▶ INFORMATION SUPPLIED:
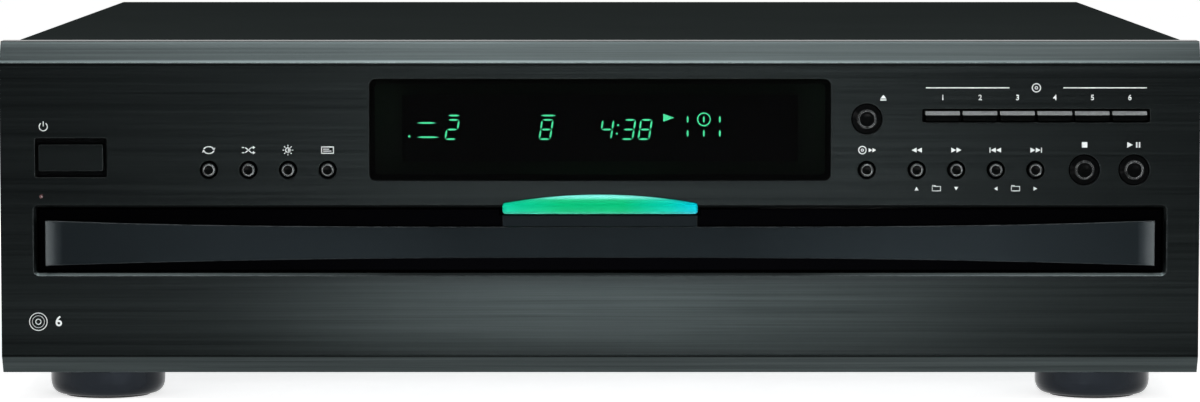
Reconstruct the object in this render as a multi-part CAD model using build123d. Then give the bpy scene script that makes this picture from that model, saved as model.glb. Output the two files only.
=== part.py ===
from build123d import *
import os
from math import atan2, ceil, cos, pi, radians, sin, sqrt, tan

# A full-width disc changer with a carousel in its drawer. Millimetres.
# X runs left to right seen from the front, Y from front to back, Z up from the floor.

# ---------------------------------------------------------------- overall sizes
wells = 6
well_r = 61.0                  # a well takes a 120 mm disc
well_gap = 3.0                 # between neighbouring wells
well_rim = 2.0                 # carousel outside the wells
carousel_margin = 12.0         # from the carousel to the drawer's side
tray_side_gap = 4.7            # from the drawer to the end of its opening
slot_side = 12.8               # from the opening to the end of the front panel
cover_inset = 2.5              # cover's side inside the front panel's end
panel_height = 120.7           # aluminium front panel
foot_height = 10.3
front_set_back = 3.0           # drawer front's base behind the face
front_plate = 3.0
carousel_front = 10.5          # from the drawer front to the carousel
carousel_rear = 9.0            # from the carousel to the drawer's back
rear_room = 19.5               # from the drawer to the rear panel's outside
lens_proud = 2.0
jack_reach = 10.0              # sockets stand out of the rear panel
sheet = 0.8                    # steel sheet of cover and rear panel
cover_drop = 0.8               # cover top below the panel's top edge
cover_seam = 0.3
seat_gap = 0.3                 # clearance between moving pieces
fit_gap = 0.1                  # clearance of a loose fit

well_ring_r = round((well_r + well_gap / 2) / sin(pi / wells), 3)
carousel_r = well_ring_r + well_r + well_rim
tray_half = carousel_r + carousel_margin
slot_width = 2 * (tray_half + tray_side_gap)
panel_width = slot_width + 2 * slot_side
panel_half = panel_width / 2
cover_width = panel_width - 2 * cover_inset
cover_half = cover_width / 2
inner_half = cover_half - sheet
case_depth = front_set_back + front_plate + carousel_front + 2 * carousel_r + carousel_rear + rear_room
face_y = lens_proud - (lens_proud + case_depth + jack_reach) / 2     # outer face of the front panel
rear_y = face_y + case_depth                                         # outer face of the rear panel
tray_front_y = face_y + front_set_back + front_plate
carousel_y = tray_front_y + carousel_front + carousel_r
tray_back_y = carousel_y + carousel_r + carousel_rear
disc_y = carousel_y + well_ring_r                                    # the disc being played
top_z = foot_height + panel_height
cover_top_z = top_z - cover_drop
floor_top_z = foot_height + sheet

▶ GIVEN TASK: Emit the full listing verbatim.

▶ EXERCISE OUTPUT:
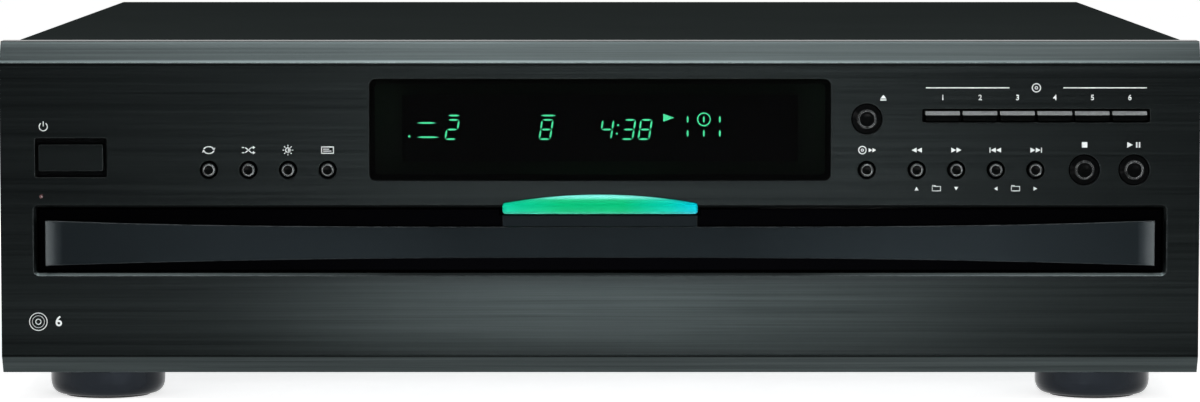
Reconstruct the object in this render as a multi-part CAD model using build123d. Then give the bpy scene script that makes this picture from that model, saved as model.glb. Output the two files only.
=== part.py ===
from build123d import *
import os
from math import atan2, ceil, cos, pi, radians, sin, sqrt, tan

# A full-width disc changer with a carousel in its drawer. Millimetres.
# X runs left to right seen from the front, Y from front to back, Z up from the floor.

# ---------------------------------------------------------------- overall sizes
wells = 6
well_r = 61.0                  # a well takes a 120 mm disc
well_gap = 3.0                 # between neighbouring wells
well_rim = 2.0                 # carousel outside the wells
carousel_margin = 12.0         # from the carousel to the drawer's side
tray_side_gap = 4.7            # from the drawer to the end of its opening
slot_side = 12.8               # from the opening to the end of the front panel
cover_inset = 2.5              # cover's side inside the front panel's end
panel_height = 120.7           # aluminium front panel
foot_height = 10.3
front_set_back = 3.0           # drawer front's base behind the face
front_plate = 3.0
carousel_front = 10.5          # from the drawer front to the carousel
carousel_rear = 9.0            # from the carousel to the drawer's back
rear_room = 19.5               # from the drawer to the rear panel's outside
lens_proud = 2.0
jack_reach = 10.0              # sockets stand out of the rear panel
sheet = 0.8                    # steel sheet of cover and rear panel
cover_drop = 0.8               # cover top below the panel's top edge
cover_seam = 0.3
seat_gap = 0.3                 # clearance between moving pieces
fit_gap = 0.1                  # clearance of a loose fit

well_ring_r = round((well_r + well_gap / 2) / sin(pi / wells), 3)
carousel_r = well_ring_r + well_r + well_rim
tray_half = carousel_r + carousel_margin
slot_width = 2 * (tray_half + tray_side_gap)
panel_width = slot_width + 2 * slot_side
panel_half = panel_width / 2
cover_width = panel_width - 2 * cover_inset
cover_half = cover_width / 2
inner_half = cover_half - sheet
case_depth = front_set_back + front_plate + carousel_front + 2 * carousel_r + carousel_rear + rear_room
face_y = lens_proud - (lens_proud + case_depth + jack_reach) / 2     # outer face of the front panel
rear_y = face_y + case_depth                                         # outer face of the rear panel
tray_front_y = face_y + front_set_back + front_plate
carousel_y = tray_front_y + carousel_front + carousel_r
tray_back_y = carousel_y + carousel_r + carousel_rear
disc_y = carousel_y + well_ring_r                                    # the disc being played
top_z = foot_height + panel_height
cover_top_z = top_z - cover_drop
floor_top_z = foot_height + sheet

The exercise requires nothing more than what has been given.